О цензуре
...или когда темнеет просвещение
Посредством книгопечатания открылась равная свобода благодушию и
злосердию, разуму и невежеству, добродетели и пороку, действовать над
умами человеческими, созидая добрые или худые нравы, из коих одни
неминуемо влекут за собою благоденствие, а другие — погибель царств и
народов. Потекли обильные струи добра и зла.
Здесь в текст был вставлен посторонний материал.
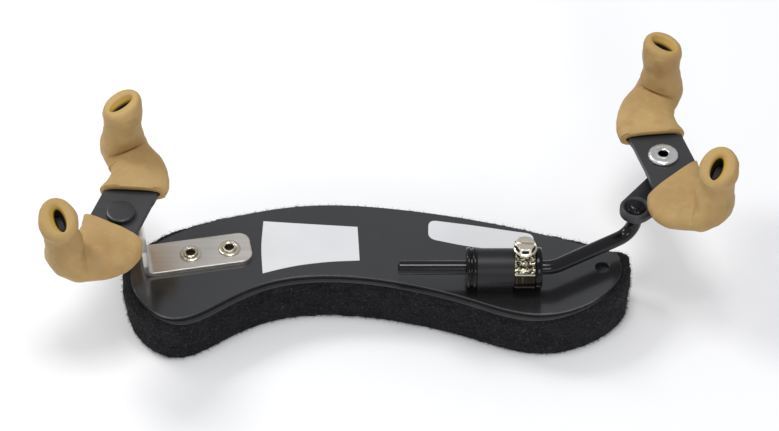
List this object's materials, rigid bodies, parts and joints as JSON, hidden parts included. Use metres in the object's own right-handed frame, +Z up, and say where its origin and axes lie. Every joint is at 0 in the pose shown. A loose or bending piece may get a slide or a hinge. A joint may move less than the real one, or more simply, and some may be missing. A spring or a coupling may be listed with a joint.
{
  "type": "violin shoulder rest",
  "caption": "Kidney-shaped padded plate with two swivelling forks in rubber sleeves that grip a violin's edges; the right one stands on a rod held in a clamp.",
  "frame": {"origin": "on the underside of the foam pad, below the middle of the base plate", "axes": "+X along the plate to the end with the rod, +Y away from the player's neck towards the plate's convex edge, +Z up to the violin"},
  "size_m": [0.1873, 0.0781, 0.0554],
  "materials": {
    "black_steel": "semi-gloss black enamel",
    "adhesive": "double-sided tape",
    "foam": "open-cell black foam",
    "nickel": "nickel-plated, lightly brushed",
    "nickel_rivet": "nickel-plated, rolled edge",
    "black_rivet": "black oxide",
    "spacer": "black nylon",
    "latex": "amber natural rubber, satin",
    "holder_rubber": "smooth matte black",
    "gloss_black": "glossy black",
    "warm_nickel": "warm nickel plate",
    "black_rod": "glossy black enamel",
    "bright_rivet": "bright pressed aluminium"
  },
  "bodies": {
    "base": {"base_plate": "black_steel", "adhesive_sheet": "adhesive", "foam_pad": "foam", "left_bracket": "nickel", "bracket_rivets": "nickel_rivet", "left_fork_rivet": "black_rivet", "left_fork_spacer": "spacer", "holder_saddle": "black_steel", "saddle_rivets": "nickel_rivet", "holder_sleeve": "holder_rubber", "clamp_band": "nickel", "clamp_nut": "nickel"},
    "left_foot": {"left_fork": "black_steel", "left_rear_sleeve": "latex", "left_front_sleeve": "latex"},
    "clamp_screw": {"clamp_screw": "warm_nickel"},
    "liner": {"rod_liner": "gloss_black", "liner_cap": "gloss_black"},
    "rod": {"bent_rod": "black_rod", "link_washer": "spacer", "link_cap": "black_rivet"},
    "link": {"pivot_link": "black_steel", "right_fork_rivet": "bright_rivet", "right_fork_spacer": "spacer"},
    "right_foot": {"right_fork": "black_steel", "right_rear_sleeve": "latex", "right_front_sleeve": "latex"}
  },
  "joints": [
    {"name": "left_fork_swivel", "type": "hinge", "parent": "base", "child": "left_foot", "pos_m": [-0.07, -0.0012, 0.036], "axis": [0, 0, 1], "range_deg": [-12, 12]},
    {"name": "clamp_screw_turn", "type": "hinge", "parent": "base", "child": "clamp_screw", "pos_m": [0.04015, -0.0077, 0.031], "axis": [0, 0, 1], "range_deg": [0, 360]},
    {"name": "rod_turn", "type": "hinge", "parent": "base", "child": "liner", "pos_m": [0.035, -0.0077, 0.0226], "axis": [1, 0, 0], "range_deg": [-10, 35]},
    {"name": "rod_slide", "type": "slide", "parent": "liner", "child": "rod", "axis": [1, 0, 0], "range_m": [0, 0.015]},
    {"name": "link_swivel", "type": "hinge", "parent": "rod", "child": "link", "pos_m": [0.071, 0.00582, 0.03], "axis": [0, 0, 1], "range_deg": [-35, 35]},
    {"name": "right_fork_swivel", "type": "hinge", "parent": "link", "child": "right_foot", "pos_m": [0.0792, 0.0215, 0.036], "axis": [0, 0, 1], "range_deg": [-10, 10]}
  ]
}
Слово, хитростью ума испещренное, ядовитее и опаснее змеи,
прельстившей прародителей наших. Оно под различными видами, то
угождением сладострастию, то остротою насмешки, то мнимой важностью
мудрости, то сокровенностью мыслей, а иногда темнотою и безтолковицей,
очаровывает, ослепляет неопытные умы, и часто гнусность порока так
искусно умеет облекать в красоту добродетели, что самый зрелый рассудок
едва различить их может. Сего-то ради апостол, остерегая людей,
говорит: не будем младенцы влающеся (колеблющимися) всяким ветром
учения.
Наглость слова — не меньше чем хитрость его: при малейшем нерадении
блюстителей нравов, оно безбоязненно тысячами путей течет
распространять язык страстей и лжи, который, чем больше заразит умов,
тем громче, дерзостнее и безстыднее становится.
Прошедший век, названный просвещенным и философским, усыпя бдение
правительств, породил и взлелеял дух безбожия и злонравия, от которого
потухает свет веры, умолкает закон, гибнет власть, и добродетель,
труды, науки, художества утопают в потоках крови. Язык Франции, под
видом просвещения, способствовал возникшему в ней злу скитаться из
страны в страну, из дома в дом, из журнала в журнал, с театра на театр.
Сперва скрытно, а потом и явно учит, воспитывает, заражает, ослепляет,
развращает юношество с тою адскою надеждою, что оно, возмужав и
напитавшись заблуждениями, станет сообщать их из рода в род, из
поколения в поколение.
Поборники злочестия с великим жаром защищают вольность
книгопечатания, под предлогом так называемой ими свободы ума, но на
самом деле свободы страстей и безумия. Но как язык есть первейшая вещь,
просвещающая ум и раскрывающая понятия, то, дабы не открыл он нелепости
их мыслей, придумали они под видом старания о изящности и чистоте языка
спутать его темнотою и невразумительностью слов, чтобы читатель больше
верил и удивлялся, чем понимал.
Какую книгу труднее написать — умную или безумную, полезную или
безполезную? Один уже вопрос сей служит доказательством: неограниченная
свобода книгопечатания желает против одной хорошей книги выпускать
двадцать худых. Но услышат ли там голос и суд мудрого, где двадцать
невежд будут вместе с ним кричать нелепицу? Не одолеют ли напоследок
невежды, и сей мудрец не скроет ли талант свой в землю, ос-тавя их
кричать, глушить и портить народ? Сколько бы ни говорили, что там
просвещение, где в тысячу перьев пишут, однако это неправда: не число
книг приносит пользу, но достоинство их; лучше не иметь ни одной,
нежели иметь их тысячи худых.
От издания худых, дерзких, соблазнительных, невежественных,
пустословных сочинений развращается нравственность, умножаются ложные
понятия, темнеет просвещение и возрастает невежество.
Невежды и кощуны никогда не должны иметь голоса в суждении о языке,
потому что или не в сродном виде представляют свои мысли, или смешивают
мiрское с духовным, важное со смешным.
Многие журналы распространяли так называемые либеральные идеи,
новомыслие и вольнодумство — не потому, чтоб они служили пищей разуму,
но потому что были новости доселе неслыханные, необыкновенные. Для
наполнения таковых листков выписывались и переводились из иностранных
ведомостей все те злоум-ствования, злодеяния, бунты, смертоубийства,
мерзости, какие где случались, и в них с подробностью описывались, и о
которых народу нашему возвещать не было никакой надобности, кроме разве
той, не найдутся ли в нем такие адские души, которые могут нечто
позаимствовать.
Худости, рассеянные во множестве книг и часто при первом взгляде
непроницаемые, подобно посаженным в землю семенам дают от себя плод,
растут и умножаются, заражая молодых людей сердца и умы.
Надобно, чтоб цензура была ни слабая, ни строгая и разумеющая силу
языка. Слабая не усмотрит вредные внушения, а строгая не даст говорить
ни уму, ни правде. Нужно, чтоб никакие цветы не закрыли змею, и
напротив, простая травка не казалась змеиными жалами.